More than 1 in 10 Ontario physicians sought mental health or substance use care annually between 2003 and 2022, with rates remaining stable for 15 years prior to increasing substantially during the COVID-19 pandemic, according to research published in Annals of Internal Medicine.
The population-based cohort study examined 29,662 early- and mid-career physicians registered with the College of Physicians and Surgeons of Ontario between 1990 and 2018. Investigators calculated age-sex standardized annual proportions of physicians with at least one outpatient mental health and substance use (MHSU) visit to a psychiatrist or family physician.
During the prepandemic period, the standardized proportion of physicians with MHSU visits per year remained generally stable, measuring 12.5% from 2003 to 2004 and 12.1% from 2018 to 2019. The proportion increased during the COVID-19 pandemic to 14.6% from 2020 to 2021 and 15.2% from 2021 to 2022 before declining slightly to 14.4% from 2022 to 2023.
Anxiety disorders represented the most common reason for MHSU visits prepandemic, with 8.4% of physicians having at least one visit from 2018 to 2019, followed by mood disorders at 2.4%. During the pandemic, MHSU visits increased for anxiety disorders, adjustment reactions, attention deficit-hyperactivity disorder, and other reasons, while remaining stable for mood and substance use disorders.
MHSU care utilization varied considerably by specialty prior to the pandemic. From 2018 to 2019, psychiatrists demonstrated the highest utilization at 28% compared with 14.2% of family physicians and 9.7% of all other specialty physicians, including 8.0% of medicine physicians and 7.8% of surgeons. During the pandemic, mental health care among physicians increased for all specialties except psychiatry, which remained stable.
Overall, 11% (n = 3,274) of the physicians had one or more outpatient MHSU visits during the study period. The cohort's mean age at study entry was 33.1 years, 52.3% (n = 15,506) of whom were male. Family medicine represented the most common specialty at 38.6% (n = 11,448), followed by medicine at 15.7% (n = 4,643) and surgery at 12.2% (n = 3,623).
Reasons for MHSU visits remained stable prior to the COVID-19 pandemic, except for attention deficit–hyperactivity disorder, which demonstrated an increasing trend.
"Our findings suggest that current concerns over a physician mental health crisis may not reflect a new crisis but rather highlight a longstanding pattern of adverse physician mental health that was exacerbated during the pandemic," wrote lead study author Maya A. Gibb, MPH, of the Ottawa Hospital Research Institute, and colleagues.

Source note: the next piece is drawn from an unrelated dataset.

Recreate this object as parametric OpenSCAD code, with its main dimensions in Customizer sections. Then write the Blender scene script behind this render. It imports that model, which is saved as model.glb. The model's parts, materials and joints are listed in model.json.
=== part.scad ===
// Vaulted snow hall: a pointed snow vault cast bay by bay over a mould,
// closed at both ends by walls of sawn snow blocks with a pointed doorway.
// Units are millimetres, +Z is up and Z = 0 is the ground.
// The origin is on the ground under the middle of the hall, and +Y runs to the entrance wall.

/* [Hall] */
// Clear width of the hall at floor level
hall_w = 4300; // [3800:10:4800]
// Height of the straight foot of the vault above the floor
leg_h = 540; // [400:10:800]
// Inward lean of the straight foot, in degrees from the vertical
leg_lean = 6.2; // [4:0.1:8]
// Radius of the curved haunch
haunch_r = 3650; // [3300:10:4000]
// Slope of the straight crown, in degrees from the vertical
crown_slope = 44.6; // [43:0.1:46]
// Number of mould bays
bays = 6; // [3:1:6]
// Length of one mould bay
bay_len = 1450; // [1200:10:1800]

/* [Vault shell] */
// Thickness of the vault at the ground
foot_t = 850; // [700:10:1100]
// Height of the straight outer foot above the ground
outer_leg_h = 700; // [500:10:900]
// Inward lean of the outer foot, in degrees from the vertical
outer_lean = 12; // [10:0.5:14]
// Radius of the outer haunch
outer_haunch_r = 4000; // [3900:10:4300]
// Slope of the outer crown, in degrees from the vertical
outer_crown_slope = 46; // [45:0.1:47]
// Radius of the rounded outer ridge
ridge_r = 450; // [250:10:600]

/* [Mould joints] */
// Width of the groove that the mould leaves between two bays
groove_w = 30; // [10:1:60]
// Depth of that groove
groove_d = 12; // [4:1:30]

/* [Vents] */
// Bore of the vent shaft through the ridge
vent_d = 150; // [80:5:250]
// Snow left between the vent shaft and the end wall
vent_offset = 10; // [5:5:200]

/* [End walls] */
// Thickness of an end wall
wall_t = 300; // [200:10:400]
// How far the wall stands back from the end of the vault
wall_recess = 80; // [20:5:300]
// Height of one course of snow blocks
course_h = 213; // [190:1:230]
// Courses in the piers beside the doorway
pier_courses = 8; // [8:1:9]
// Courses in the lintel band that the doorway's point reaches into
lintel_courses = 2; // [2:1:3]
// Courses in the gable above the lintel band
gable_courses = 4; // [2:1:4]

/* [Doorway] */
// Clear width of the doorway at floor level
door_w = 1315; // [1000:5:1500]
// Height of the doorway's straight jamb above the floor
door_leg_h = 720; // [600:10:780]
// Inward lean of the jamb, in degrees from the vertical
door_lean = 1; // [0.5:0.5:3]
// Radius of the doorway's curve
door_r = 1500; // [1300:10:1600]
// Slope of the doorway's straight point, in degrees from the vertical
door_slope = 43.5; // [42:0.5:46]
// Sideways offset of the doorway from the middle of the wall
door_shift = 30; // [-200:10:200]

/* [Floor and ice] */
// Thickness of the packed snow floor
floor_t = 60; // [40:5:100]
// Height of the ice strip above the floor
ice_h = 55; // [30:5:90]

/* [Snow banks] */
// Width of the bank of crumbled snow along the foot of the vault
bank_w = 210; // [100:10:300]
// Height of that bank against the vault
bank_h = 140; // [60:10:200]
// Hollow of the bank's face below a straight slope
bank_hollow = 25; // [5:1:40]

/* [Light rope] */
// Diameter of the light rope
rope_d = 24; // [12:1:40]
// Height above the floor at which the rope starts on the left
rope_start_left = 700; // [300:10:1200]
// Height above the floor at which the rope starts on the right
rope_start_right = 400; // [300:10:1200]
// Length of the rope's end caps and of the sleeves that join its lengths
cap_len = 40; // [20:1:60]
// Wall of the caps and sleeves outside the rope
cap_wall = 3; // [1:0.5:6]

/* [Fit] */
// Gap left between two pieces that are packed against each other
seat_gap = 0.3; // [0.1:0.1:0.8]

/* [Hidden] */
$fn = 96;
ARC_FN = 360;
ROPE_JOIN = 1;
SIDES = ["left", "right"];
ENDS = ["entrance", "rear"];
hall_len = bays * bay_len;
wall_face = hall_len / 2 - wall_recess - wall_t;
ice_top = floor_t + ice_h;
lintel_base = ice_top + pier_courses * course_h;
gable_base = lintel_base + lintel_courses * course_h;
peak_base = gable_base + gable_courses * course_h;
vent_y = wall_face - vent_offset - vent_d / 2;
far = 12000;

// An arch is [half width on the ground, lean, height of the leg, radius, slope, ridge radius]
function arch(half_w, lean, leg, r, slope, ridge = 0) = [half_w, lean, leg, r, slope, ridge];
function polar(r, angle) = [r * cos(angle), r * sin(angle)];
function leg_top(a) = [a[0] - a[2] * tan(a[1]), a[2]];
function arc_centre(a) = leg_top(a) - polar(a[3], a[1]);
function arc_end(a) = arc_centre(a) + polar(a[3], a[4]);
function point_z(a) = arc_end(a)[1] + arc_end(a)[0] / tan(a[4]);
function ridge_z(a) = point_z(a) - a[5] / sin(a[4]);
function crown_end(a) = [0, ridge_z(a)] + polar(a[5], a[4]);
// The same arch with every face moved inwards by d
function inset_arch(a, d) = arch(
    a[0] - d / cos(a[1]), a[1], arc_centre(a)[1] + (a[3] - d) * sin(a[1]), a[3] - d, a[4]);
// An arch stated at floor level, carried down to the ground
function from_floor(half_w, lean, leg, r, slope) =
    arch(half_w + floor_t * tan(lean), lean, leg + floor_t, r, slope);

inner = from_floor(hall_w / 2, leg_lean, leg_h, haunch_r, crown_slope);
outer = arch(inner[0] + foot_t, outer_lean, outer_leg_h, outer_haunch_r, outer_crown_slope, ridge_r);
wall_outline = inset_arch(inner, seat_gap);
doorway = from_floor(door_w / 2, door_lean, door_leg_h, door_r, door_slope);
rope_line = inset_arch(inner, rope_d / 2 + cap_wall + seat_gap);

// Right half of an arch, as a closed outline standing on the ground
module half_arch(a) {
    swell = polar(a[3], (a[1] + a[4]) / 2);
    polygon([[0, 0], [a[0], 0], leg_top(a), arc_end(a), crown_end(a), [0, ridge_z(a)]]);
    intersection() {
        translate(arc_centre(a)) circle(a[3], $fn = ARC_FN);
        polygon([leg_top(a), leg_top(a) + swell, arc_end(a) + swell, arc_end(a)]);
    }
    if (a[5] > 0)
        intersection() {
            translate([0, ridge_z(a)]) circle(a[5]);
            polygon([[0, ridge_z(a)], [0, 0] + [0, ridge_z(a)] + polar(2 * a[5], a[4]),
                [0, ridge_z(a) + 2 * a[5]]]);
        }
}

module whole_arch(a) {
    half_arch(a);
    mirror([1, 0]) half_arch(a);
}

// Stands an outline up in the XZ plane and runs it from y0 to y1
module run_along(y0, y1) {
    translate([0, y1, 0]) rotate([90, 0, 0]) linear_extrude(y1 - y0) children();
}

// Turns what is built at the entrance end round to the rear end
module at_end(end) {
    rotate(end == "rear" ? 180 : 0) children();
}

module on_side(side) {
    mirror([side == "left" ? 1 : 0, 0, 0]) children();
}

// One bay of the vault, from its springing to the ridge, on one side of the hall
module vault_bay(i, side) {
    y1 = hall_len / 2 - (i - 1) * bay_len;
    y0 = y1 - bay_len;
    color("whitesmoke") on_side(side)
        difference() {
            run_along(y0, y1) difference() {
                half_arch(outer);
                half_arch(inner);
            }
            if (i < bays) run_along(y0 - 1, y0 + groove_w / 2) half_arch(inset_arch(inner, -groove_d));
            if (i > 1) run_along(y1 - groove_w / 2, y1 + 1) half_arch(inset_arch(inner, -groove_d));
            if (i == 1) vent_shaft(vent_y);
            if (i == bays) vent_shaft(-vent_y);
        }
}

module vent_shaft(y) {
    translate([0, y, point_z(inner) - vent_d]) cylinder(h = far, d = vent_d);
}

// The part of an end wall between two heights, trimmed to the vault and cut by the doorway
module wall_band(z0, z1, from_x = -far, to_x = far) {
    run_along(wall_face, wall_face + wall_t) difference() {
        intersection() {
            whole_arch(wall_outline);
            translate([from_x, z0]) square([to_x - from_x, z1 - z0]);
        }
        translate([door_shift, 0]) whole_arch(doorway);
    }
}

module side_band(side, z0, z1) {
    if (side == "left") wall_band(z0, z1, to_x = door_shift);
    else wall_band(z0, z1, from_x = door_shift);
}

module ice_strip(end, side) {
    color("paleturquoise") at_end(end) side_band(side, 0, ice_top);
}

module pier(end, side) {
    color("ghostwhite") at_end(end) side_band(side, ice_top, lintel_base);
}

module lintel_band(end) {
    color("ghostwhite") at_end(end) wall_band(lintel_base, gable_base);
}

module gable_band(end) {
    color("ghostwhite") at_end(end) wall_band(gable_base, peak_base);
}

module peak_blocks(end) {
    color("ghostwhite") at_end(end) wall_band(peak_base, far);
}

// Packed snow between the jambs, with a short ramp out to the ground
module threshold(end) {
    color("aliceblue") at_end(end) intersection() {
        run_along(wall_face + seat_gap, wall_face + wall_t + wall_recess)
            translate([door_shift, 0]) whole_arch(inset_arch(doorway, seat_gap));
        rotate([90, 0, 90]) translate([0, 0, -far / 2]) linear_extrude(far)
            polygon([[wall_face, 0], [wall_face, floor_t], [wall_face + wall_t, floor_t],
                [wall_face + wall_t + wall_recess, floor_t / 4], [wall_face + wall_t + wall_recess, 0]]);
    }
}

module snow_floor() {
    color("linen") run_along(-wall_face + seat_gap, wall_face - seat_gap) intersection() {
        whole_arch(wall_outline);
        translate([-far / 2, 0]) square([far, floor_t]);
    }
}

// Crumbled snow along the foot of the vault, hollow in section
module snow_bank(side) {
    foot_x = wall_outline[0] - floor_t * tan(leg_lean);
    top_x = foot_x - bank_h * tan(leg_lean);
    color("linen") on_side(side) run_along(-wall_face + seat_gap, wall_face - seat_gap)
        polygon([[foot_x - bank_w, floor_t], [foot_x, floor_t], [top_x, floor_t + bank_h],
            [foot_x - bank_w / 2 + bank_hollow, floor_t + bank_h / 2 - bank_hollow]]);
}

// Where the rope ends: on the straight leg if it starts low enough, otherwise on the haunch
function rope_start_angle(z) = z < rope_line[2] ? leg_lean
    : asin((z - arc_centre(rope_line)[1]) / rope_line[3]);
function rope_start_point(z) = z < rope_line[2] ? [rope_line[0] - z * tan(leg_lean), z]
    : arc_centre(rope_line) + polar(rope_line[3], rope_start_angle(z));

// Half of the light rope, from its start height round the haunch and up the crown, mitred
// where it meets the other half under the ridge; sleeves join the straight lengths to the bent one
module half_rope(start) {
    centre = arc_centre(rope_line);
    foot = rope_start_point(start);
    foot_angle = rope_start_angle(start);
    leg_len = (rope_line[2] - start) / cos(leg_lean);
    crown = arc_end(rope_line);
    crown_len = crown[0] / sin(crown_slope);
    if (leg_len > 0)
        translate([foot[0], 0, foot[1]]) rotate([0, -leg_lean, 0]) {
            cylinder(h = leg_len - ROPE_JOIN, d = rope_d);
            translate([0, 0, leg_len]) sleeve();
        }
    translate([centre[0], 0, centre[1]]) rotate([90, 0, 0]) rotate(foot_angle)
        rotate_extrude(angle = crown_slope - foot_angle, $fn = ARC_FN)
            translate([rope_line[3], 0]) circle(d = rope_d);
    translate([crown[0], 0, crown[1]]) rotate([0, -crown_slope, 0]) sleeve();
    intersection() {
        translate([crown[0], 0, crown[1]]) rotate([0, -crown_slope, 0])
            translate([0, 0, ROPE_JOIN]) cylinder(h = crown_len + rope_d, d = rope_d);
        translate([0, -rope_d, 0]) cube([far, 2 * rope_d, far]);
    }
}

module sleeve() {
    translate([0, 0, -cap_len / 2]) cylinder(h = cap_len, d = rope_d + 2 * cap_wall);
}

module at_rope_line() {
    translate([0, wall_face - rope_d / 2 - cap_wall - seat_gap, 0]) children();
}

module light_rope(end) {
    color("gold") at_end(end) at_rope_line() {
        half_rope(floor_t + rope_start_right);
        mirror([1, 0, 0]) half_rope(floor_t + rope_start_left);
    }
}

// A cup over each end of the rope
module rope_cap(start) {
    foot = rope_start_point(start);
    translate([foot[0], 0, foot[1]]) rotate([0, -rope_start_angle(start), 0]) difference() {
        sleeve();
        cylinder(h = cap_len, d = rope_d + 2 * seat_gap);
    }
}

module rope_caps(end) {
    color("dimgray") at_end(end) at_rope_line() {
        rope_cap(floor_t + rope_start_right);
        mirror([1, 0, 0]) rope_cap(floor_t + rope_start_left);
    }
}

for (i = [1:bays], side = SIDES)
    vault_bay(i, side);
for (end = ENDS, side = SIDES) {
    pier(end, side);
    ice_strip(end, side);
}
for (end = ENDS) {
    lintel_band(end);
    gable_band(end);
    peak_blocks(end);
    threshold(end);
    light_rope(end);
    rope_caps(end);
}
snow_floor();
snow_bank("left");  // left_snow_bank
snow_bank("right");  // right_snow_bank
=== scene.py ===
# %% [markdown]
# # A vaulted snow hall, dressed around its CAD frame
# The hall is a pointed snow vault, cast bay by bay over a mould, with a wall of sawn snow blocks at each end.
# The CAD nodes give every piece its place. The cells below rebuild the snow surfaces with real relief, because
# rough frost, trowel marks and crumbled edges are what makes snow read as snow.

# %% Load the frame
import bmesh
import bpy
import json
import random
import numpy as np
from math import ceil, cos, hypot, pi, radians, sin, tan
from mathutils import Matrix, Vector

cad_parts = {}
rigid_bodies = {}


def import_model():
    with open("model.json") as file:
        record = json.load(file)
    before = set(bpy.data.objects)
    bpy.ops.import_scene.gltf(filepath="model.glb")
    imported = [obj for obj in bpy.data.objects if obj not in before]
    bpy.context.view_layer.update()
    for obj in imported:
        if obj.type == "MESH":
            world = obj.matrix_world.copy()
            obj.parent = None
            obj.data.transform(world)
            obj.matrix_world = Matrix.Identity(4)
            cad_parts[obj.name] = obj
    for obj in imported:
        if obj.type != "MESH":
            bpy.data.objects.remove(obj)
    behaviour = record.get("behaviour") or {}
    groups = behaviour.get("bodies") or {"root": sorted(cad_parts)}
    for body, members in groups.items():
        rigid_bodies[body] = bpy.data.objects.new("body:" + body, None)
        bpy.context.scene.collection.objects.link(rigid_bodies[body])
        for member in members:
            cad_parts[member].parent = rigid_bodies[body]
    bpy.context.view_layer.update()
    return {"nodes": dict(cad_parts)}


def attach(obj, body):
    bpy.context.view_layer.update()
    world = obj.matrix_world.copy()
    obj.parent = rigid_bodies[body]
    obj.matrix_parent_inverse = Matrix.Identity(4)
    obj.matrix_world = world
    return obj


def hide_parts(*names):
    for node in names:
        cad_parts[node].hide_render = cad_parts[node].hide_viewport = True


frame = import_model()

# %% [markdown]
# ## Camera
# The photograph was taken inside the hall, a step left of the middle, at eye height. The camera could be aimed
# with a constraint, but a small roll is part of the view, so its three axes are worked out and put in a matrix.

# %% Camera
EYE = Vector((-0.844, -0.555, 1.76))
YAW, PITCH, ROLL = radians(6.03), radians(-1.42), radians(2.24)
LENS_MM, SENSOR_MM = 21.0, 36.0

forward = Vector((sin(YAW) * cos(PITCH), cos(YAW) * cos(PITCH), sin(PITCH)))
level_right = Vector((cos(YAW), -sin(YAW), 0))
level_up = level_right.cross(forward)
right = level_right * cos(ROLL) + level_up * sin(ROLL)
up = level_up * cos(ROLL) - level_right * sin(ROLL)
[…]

The investigators used College of Physicians and Surgeons of Ontario registration data linked to health administrative data held at ICES (formerly the Institute for Clinical Evaluative Sciences) to identify physicians and capture outpatient MHSU visits. They included early-career physicians in their first 5 years of independent practice and mid-career physicians in their sixth through 15th year of independent practice.
The investigators noted that observed increases in MHSU care during the COVID-19 pandemic among physicians exceeded changes seen in the general Ontario population. They acknowledged study limitations, including inability to distinguish between time and birth cohort trends, lack of accounting for correlation across years from physicians appearing in multiple years, examination of only treatment prevalence rather than symptoms, and exclusion of visits to other health care providers such as psychologists.
The study was supported by ICES, funded through an annual grant from the Ontario Ministry of Health and Ministry of Long-Term Care, and by a Physician Services Incorporated Grant (25-03). Dr. Myran received salary support from a Tier 2 Canada Research Chair in Social Accountability. Disclosure forms are available with the article online.